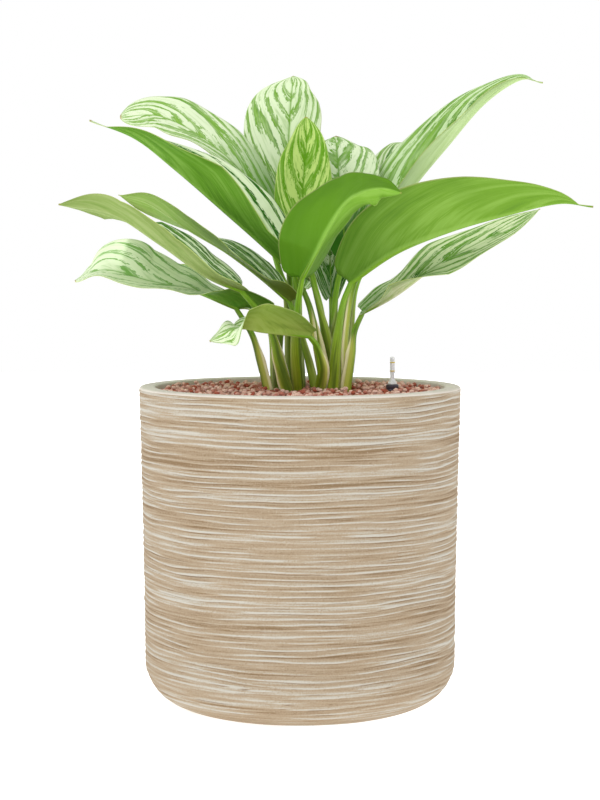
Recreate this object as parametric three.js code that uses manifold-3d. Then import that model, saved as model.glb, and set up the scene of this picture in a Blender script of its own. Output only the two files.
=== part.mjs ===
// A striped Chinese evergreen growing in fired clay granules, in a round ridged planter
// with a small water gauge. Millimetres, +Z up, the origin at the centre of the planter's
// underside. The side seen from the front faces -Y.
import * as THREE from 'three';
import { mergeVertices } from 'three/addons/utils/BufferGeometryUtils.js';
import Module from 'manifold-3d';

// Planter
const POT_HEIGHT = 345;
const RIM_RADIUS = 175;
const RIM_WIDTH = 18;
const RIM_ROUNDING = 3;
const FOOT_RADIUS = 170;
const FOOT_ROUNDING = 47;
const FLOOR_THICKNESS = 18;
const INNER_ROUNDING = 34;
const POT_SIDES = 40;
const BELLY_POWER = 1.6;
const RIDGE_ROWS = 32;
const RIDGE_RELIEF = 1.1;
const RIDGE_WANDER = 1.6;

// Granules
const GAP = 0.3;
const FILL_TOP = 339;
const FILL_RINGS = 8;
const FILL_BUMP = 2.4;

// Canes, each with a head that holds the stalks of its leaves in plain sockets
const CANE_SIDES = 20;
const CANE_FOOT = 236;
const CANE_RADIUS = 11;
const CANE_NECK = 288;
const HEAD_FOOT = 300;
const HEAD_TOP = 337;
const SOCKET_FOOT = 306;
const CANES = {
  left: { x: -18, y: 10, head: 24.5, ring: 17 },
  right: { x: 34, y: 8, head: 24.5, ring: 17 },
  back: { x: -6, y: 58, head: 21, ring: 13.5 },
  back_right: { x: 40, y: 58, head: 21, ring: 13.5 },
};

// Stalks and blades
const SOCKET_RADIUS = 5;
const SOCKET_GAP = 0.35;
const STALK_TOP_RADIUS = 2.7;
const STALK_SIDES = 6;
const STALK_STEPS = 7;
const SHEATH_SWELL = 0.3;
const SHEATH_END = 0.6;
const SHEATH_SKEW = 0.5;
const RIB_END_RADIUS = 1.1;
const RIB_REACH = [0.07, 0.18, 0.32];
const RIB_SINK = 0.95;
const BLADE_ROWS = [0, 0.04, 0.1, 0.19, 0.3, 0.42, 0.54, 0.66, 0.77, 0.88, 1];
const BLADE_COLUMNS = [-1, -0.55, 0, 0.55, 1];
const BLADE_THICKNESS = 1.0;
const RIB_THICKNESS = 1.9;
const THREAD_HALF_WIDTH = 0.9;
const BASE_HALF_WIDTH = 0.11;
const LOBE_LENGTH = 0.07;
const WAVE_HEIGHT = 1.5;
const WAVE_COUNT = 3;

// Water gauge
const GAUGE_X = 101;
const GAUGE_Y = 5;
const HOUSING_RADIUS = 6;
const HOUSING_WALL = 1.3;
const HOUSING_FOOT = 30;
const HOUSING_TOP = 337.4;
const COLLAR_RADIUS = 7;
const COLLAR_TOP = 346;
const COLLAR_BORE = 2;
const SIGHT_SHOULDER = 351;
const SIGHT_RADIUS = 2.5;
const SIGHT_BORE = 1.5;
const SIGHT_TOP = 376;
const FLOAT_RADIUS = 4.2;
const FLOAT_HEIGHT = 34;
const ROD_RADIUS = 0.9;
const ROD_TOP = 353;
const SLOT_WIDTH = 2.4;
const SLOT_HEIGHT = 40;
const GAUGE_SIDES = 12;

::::

Give the data again, exactly as it stands.

◆ **OUTPUT FOR THIS TASK**:
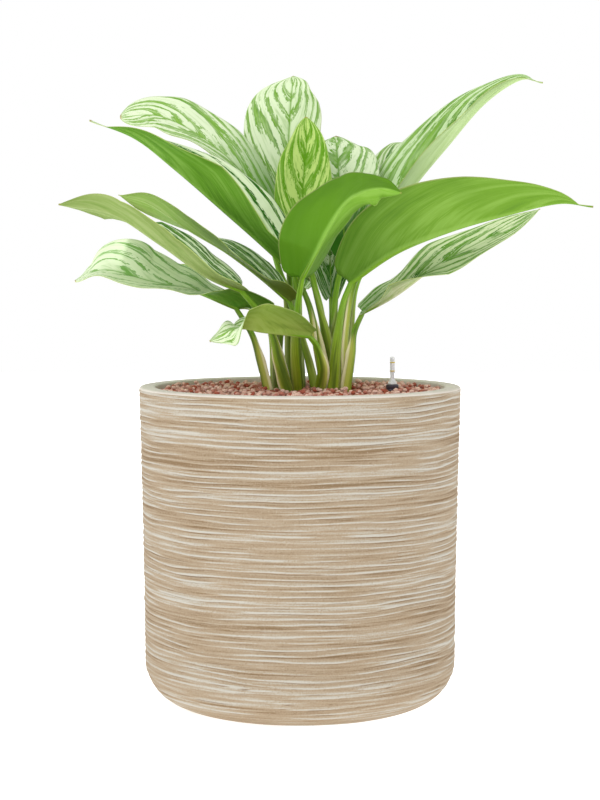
Recreate this object as parametric three.js code that uses manifold-3d. Then import that model, saved as model.glb, and set up the scene of this picture in a Blender script of its own. Output only the two files.
=== part.mjs ===
// A striped Chinese evergreen growing in fired clay granules, in a round ridged planter
// with a small water gauge. Millimetres, +Z up, the origin at the centre of the planter's
// underside. The side seen from the front faces -Y.
import * as THREE from 'three';
import { mergeVertices } from 'three/addons/utils/BufferGeometryUtils.js';
import Module from 'manifold-3d';

// Planter
const POT_HEIGHT = 345;
const RIM_RADIUS = 175;
const RIM_WIDTH = 18;
const RIM_ROUNDING = 3;
const FOOT_RADIUS = 170;
const FOOT_ROUNDING = 47;
const FLOOR_THICKNESS = 18;
const INNER_ROUNDING = 34;
const POT_SIDES = 40;
const BELLY_POWER = 1.6;
const RIDGE_ROWS = 32;
const RIDGE_RELIEF = 1.1;
const RIDGE_WANDER = 1.6;

// Granules
const GAP = 0.3;
const FILL_TOP = 339;
const FILL_RINGS = 8;
const FILL_BUMP = 2.4;

// Canes, each with a head that holds the stalks of its leaves in plain sockets
const CANE_SIDES = 20;
const CANE_FOOT = 236;
const CANE_RADIUS = 11;
const CANE_NECK = 288;
const HEAD_FOOT = 300;
const HEAD_TOP = 337;
const SOCKET_FOOT = 306;
const CANES = {
  left: { x: -18, y: 10, head: 24.5, ring: 17 },
  right: { x: 34, y: 8, head: 24.5, ring: 17 },
  back: { x: -6, y: 58, head: 21, ring: 13.5 },
  back_right: { x: 40, y: 58, head: 21, ring: 13.5 },
};

// Stalks and blades
const SOCKET_RADIUS = 5;
const SOCKET_GAP = 0.35;
const STALK_TOP_RADIUS = 2.7;
const STALK_SIDES = 6;
const STALK_STEPS = 7;
const SHEATH_SWELL = 0.3;
const SHEATH_END = 0.6;
const SHEATH_SKEW = 0.5;
const RIB_END_RADIUS = 1.1;
const RIB_REACH = [0.07, 0.18, 0.32];
const RIB_SINK = 0.95;
const BLADE_ROWS = [0, 0.04, 0.1, 0.19, 0.3, 0.42, 0.54, 0.66, 0.77, 0.88, 1];
const BLADE_COLUMNS = [-1, -0.55, 0, 0.55, 1];
const BLADE_THICKNESS = 1.0;
const RIB_THICKNESS = 1.9;
const THREAD_HALF_WIDTH = 0.9;
const BASE_HALF_WIDTH = 0.11;
const LOBE_LENGTH = 0.07;
const WAVE_HEIGHT = 1.5;
const WAVE_COUNT = 3;

// Water gauge
const GAUGE_X = 101;
const GAUGE_Y = 5;
const HOUSING_RADIUS = 6;
const HOUSING_WALL = 1.3;
const HOUSING_FOOT = 30;
const HOUSING_TOP = 337.4;
const COLLAR_RADIUS = 7;
const COLLAR_TOP = 346;
const COLLAR_BORE = 2;
const SIGHT_SHOULDER = 351;
const SIGHT_RADIUS = 2.5;
const SIGHT_BORE = 1.5;
const SIGHT_TOP = 376;
const FLOAT_RADIUS = 4.2;
const FLOAT_HEIGHT = 34;
const ROD_RADIUS = 0.9;
const ROD_TOP = 353;
const SLOT_WIDTH = 2.4;
const SLOT_HEIGHT = 40;
const GAUGE_SIDES = 12;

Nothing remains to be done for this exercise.